WRITTEN TASK>
Quote the entries that follow exactly, leaving none out.

SOURCE MATERIAL>
--------------------------------------------------

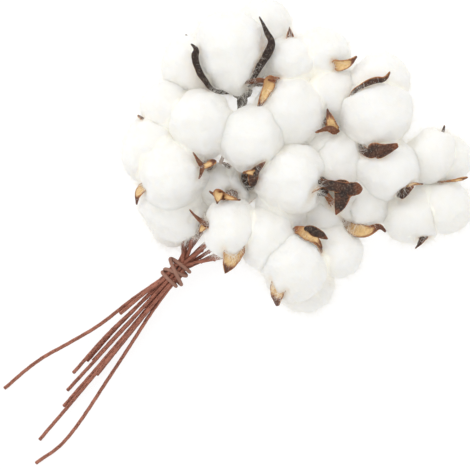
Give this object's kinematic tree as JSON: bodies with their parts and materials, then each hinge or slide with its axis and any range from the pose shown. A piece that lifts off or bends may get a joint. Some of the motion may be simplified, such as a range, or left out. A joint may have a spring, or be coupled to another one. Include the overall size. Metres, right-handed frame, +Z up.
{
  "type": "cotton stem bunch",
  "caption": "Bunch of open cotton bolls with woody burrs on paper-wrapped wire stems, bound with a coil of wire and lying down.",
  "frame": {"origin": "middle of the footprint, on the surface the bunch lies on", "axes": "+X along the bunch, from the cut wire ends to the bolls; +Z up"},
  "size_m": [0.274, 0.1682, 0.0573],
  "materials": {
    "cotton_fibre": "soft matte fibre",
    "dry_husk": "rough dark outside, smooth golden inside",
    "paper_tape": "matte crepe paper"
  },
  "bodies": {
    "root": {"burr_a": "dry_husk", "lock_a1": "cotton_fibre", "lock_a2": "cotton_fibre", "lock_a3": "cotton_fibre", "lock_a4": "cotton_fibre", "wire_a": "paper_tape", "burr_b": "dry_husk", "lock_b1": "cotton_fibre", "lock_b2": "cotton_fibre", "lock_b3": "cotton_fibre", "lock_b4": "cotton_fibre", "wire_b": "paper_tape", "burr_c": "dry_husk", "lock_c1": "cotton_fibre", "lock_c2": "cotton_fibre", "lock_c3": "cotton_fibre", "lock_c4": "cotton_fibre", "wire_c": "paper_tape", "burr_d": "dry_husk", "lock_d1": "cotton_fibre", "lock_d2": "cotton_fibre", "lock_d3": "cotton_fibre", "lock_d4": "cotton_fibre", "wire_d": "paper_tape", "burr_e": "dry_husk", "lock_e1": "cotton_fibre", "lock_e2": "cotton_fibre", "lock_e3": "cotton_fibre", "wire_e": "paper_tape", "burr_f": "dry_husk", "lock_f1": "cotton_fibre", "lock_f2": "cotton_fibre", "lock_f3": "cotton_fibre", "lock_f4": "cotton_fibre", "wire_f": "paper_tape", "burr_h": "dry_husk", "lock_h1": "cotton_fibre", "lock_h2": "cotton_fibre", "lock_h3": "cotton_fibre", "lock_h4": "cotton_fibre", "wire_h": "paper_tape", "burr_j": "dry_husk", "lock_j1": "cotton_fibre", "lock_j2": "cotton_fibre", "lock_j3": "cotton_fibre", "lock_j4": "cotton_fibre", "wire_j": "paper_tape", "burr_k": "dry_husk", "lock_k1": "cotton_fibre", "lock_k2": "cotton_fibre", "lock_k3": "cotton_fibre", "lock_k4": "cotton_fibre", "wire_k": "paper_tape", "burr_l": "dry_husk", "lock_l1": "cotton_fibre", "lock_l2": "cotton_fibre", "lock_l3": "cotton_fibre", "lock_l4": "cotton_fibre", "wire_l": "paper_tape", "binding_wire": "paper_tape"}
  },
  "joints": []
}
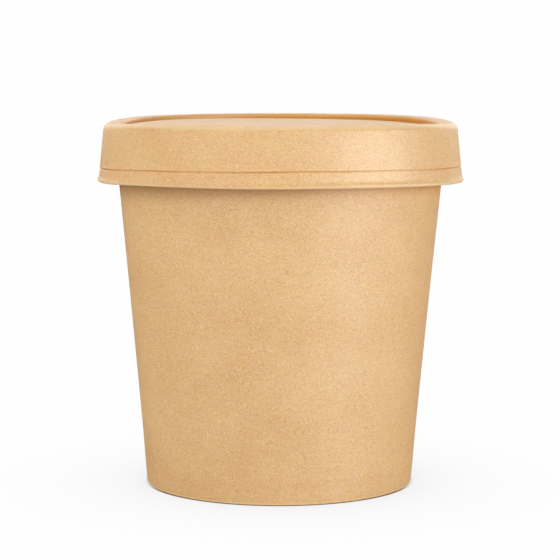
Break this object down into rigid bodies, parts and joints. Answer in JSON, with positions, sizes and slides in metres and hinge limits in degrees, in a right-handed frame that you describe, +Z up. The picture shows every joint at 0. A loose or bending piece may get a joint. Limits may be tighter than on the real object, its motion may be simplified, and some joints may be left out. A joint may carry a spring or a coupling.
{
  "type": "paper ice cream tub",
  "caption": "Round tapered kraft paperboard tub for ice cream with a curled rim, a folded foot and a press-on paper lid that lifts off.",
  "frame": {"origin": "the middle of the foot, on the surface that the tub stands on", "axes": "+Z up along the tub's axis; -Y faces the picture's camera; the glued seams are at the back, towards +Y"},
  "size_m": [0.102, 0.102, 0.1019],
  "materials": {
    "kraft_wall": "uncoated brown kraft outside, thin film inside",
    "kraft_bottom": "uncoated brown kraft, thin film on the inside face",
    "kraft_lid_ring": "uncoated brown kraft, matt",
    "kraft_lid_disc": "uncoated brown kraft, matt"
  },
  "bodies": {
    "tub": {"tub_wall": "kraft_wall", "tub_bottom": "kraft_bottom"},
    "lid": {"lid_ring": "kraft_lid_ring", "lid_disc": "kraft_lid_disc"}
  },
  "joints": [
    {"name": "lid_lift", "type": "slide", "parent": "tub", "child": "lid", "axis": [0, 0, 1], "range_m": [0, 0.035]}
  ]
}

--------------------------------------------------

RESULT OF THIS TASK>
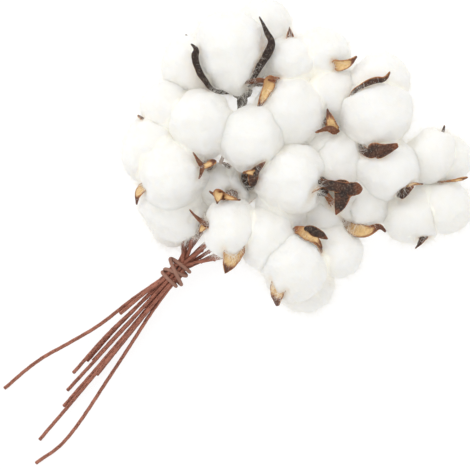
Give this object's kinematic tree as JSON: bodies with their parts and materials, then each hinge or slide with its axis and any range from the pose shown. A piece that lifts off or bends may get a joint. Some of the motion may be simplified, such as a range, or left out. A joint may have a spring, or be coupled to another one. Include the overall size. Metres, right-handed frame, +Z up.
{
  "type": "cotton stem bunch",
  "caption": "Bunch of open cotton bolls with woody burrs on paper-wrapped wire stems, bound with a coil of wire and lying down.",
  "frame": {"origin": "middle of the footprint, on the surface the bunch lies on", "axes": "+X along the bunch, from the cut wire ends to the bolls; +Z up"},
  "size_m": [0.274, 0.1682, 0.0573],
  "materials": {
    "cotton_fibre": "soft matte fibre",
    "dry_husk": "rough dark outside, smooth golden inside",
    "paper_tape": "matte crepe paper"
  },
  "bodies": {
    "root": {"burr_a": "dry_husk", "lock_a1": "cotton_fibre", "lock_a2": "cotton_fibre", "lock_a3": "cotton_fibre", "lock_a4": "cotton_fibre", "wire_a": "paper_tape", "burr_b": "dry_husk", "lock_b1": "cotton_fibre", "lock_b2": "cotton_fibre", "lock_b3": "cotton_fibre", "lock_b4": "cotton_fibre", "wire_b": "paper_tape", "burr_c": "dry_husk", "lock_c1": "cotton_fibre", "lock_c2": "cotton_fibre", "lock_c3": "cotton_fibre", "lock_c4": "cotton_fibre", "wire_c": "paper_tape", "burr_d": "dry_husk", "lock_d1": "cotton_fibre", "lock_d2": "cotton_fibre", "lock_d3": "cotton_fibre", "lock_d4": "cotton_fibre", "wire_d": "paper_tape", "burr_e": "dry_husk", "lock_e1": "cotton_fibre", "lock_e2": "cotton_fibre", "lock_e3": "cotton_fibre", "wire_e": "paper_tape", "burr_f": "dry_husk", "lock_f1": "cotton_fibre", "lock_f2": "cotton_fibre", "lock_f3": "cotton_fibre", "lock_f4": "cotton_fibre", "wire_f": "paper_tape", "burr_h": "dry_husk", "lock_h1": "cotton_fibre", "lock_h2": "cotton_fibre", "lock_h3": "cotton_fibre", "lock_h4": "cotton_fibre", "wire_h": "paper_tape", "burr_j": "dry_husk", "lock_j1": "cotton_fibre", "lock_j2": "cotton_fibre", "lock_j3": "cotton_fibre", "lock_j4": "cotton_fibre", "wire_j": "paper_tape", "burr_k": "dry_husk", "lock_k1": "cotton_fibre", "lock_k2": "cotton_fibre", "lock_k3": "cotton_fibre", "lock_k4": "cotton_fibre", "wire_k": "paper_tape", "burr_l": "dry_husk", "lock_l1": "cotton_fibre", "lock_l2": "cotton_fibre", "lock_l3": "cotton_fibre", "lock_l4": "cotton_fibre", "wire_l": "paper_tape", "binding_wire": "paper_tape"}
  },
  "joints": []
}
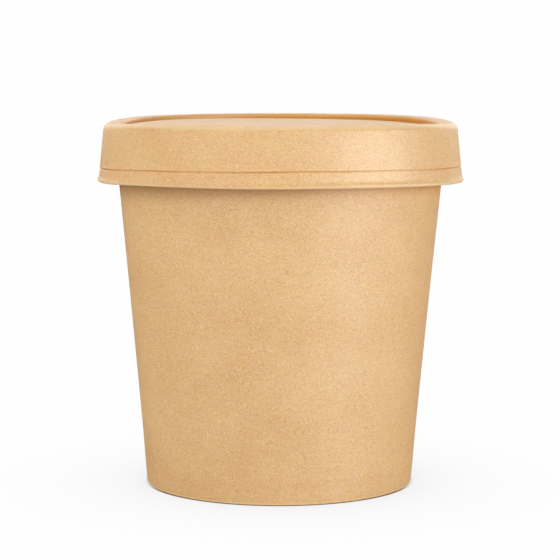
Break this object down into rigid bodies, parts and joints. Answer in JSON, with positions, sizes and slides in metres and hinge limits in degrees, in a right-handed frame that you describe, +Z up. The picture shows every joint at 0. A loose or bending piece may get a joint. Limits may be tighter than on the real object, its motion may be simplified, and some joints may be left out. A joint may carry a spring or a coupling.
{
  "type": "paper ice cream tub",
  "caption": "Round tapered kraft paperboard tub for ice cream with a curled rim, a folded foot and a press-on paper lid that lifts off.",
  "frame": {"origin": "the middle of the foot, on the surface that the tub stands on", "axes": "+Z up along the tub's axis; -Y faces the picture's camera; the glued seams are at the back, towards +Y"},
  "size_m": [0.102, 0.102, 0.1019],
  "materials": {
    "kraft_wall": "uncoated brown kraft outside, thin film inside",
    "kraft_bottom": "uncoated brown kraft, thin film on the inside face",
    "kraft_lid_ring": "uncoated brown kraft, matt",
    "kraft_lid_disc": "uncoated brown kraft, matt"
  },
  "bodies": {
    "tub": {"tub_wall": "kraft_wall", "tub_bottom": "kraft_bottom"},
    "lid": {"lid_ring": "kraft_lid_ring", "lid_disc": "kraft_lid_disc"}
  },
  "joints": [
    {"name": "lid_lift", "type": "slide", "parent": "tub", "child": "lid", "axis": [0, 0, 1], "range_m": [0, 0.035]}
  ]
}